В наше время математика одержала блестящую победу над жадностью некоторых начальников городов; она уничтожила игорные дома. Спешу доказать, что такой же проект занимал мысли Бальи; он даже исполнил некоторую его часть. Никто, кроме Бальи, не восставал против картежных вертепов с большой силой и убедительностью.
«Объявляю, — писал парижский мэр от 5 мая 1790 г., — что в моих глазах игорные дома — общественный бич. Я думаю, что такие сборища не только не могут быть терпимы, но их надо открывать и преследовать, употребляя дозволительные средства, не нарушая спокойствия граждан».
«Считаю постыдным доход с этих домов. Я думаю, что даже для добра не надо покровительствовать порокам и беспорядкам. На основании этих правил я не позволил завести ни одного игорного дома. Я постоянно отказывал просьбам, постоянно объявлял, что буду преследовать недозволенные дома».
Если я прибавлю, что Бальи уничтожил травлю зверей, приучающую толпу к жестокосердию и кровожадности, то я в свою очередь могу спросить поверхностного писателя, чем он оправдается, назвав управление Бальи бесполезным?
14 мая 1791 г. Бальи явился в национальное собрание и от имени города Парижа требовал уничтожения порядка, относящегося до рождений, браков и смертности и приводящего к важным злоупотреблениям. Если ныне восстановлено согласие между гражданскими и религиозными постановления, то этим обязаны мы умной твердости Бальи.
Всякий правитель должен обращать внимание на несчастных, заключаемых в тюрьму. Бальи не забыл этого святого долга. В конце 1790 г. старые суды не имели уже никакой нравственной силы, а новые не были еще учреждены. Такое состояние правосудия раздирало душу академика. 18 ноября он выразил свою горесть национальному собранию.

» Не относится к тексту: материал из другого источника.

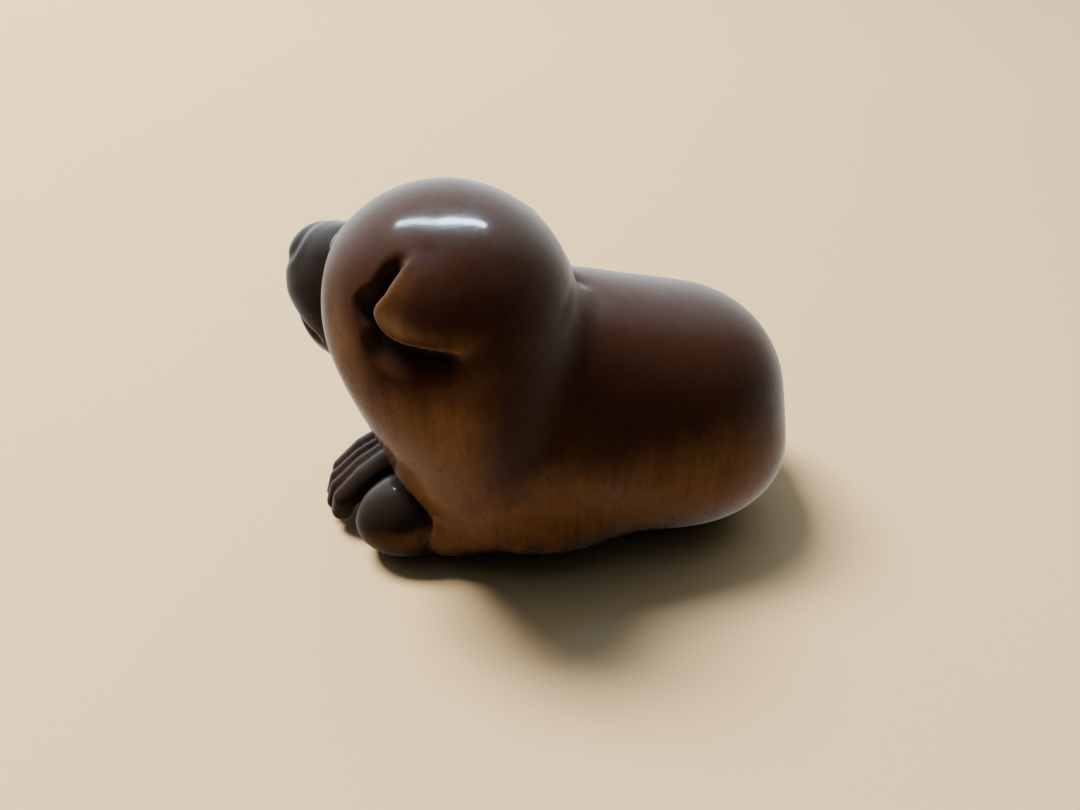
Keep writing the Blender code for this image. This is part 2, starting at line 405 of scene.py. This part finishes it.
def surface_net(field, low, spacing):
    """(vertices, quads) of the zero level of the field: one vertex per crossed cell."""
    inside = field < 0
    cells = tuple(n - 1 for n in field.shape)
    count = np.zeros(cells, np.int8)
    for i in (0, 1):
        for j in (0, 1):
            for k in (0, 1):
                count += inside[i : i + cells[0], j : j + cells[1], k : k + cells[2]]
    active = (count > 0) & (count < 8)
    number = np.full(cells, -1, np.int64)
    number[active] = np.arange(active.sum())
    total = int(active.sum())
    sums = np.zeros((total, 3))
    hits = np.zeros(total)
    quads = []
    for axis in range(3):
        near = np.take(field, range(field.shape[axis] - 1), axis)
        far = np.take(field, range(1, field.shape[axis]), axis)
        crossed = np.argwhere((near < 0) != (far < 0))
        a = near[tuple(crossed.T)]
        b = far[tuple(crossed.T)]
        point = crossed.astype(float)
        point[:, axis] += a / (a - b)
        one, two = [other for other in range(3) if other != axis]
        around = []
        for back_one, back_two in ((0, 0), (1, 0), (1, 1), (0, 1)):
            cell = crossed.copy()
            cell[:, one] -= back_one
            cell[:, two] -= back_two
            cell_number = number[tuple(cell.T)]
            around.append(cell_number)
            hits += np.bincount(cell_number, minlength=total)
            for k in range(3):
                sums[:, k] += np.bincount(cell_number, weights=point[:, k], minlength=total)
        ring = np.stack(around, -1)
        outward = (a < 0) if axis != 1 else (a > 0)
        quads.append(np.where(outward[:, None], ring[:, ::-1], ring))
    return np.asarray(low) + sums / hits[:, None] * spacing, np.concatenate(quads)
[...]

«Господа, тюрьмы переполнены. Невинные ожидают правосудия, виновные — конца угрызений их совести. Все дышат зараженным воздухом, и болезни производят страшные опустошения. Там обитает отчаяние. Отчаяние говорит: или умертвите или судите. Посещая тюрьмы, мы слышим раздирающие вопли родственников заключенных и хотим, чтоб их услыхали отцы отечества. Мы напоминаем им, что в тюрьмах, жилищах преступления, скорби и болезней, время кажется остановившимся: месяц считается веком... Мы требуем, чтобы суды очистили тюрьмы оправданием невинных и справедливым наказанием виновных».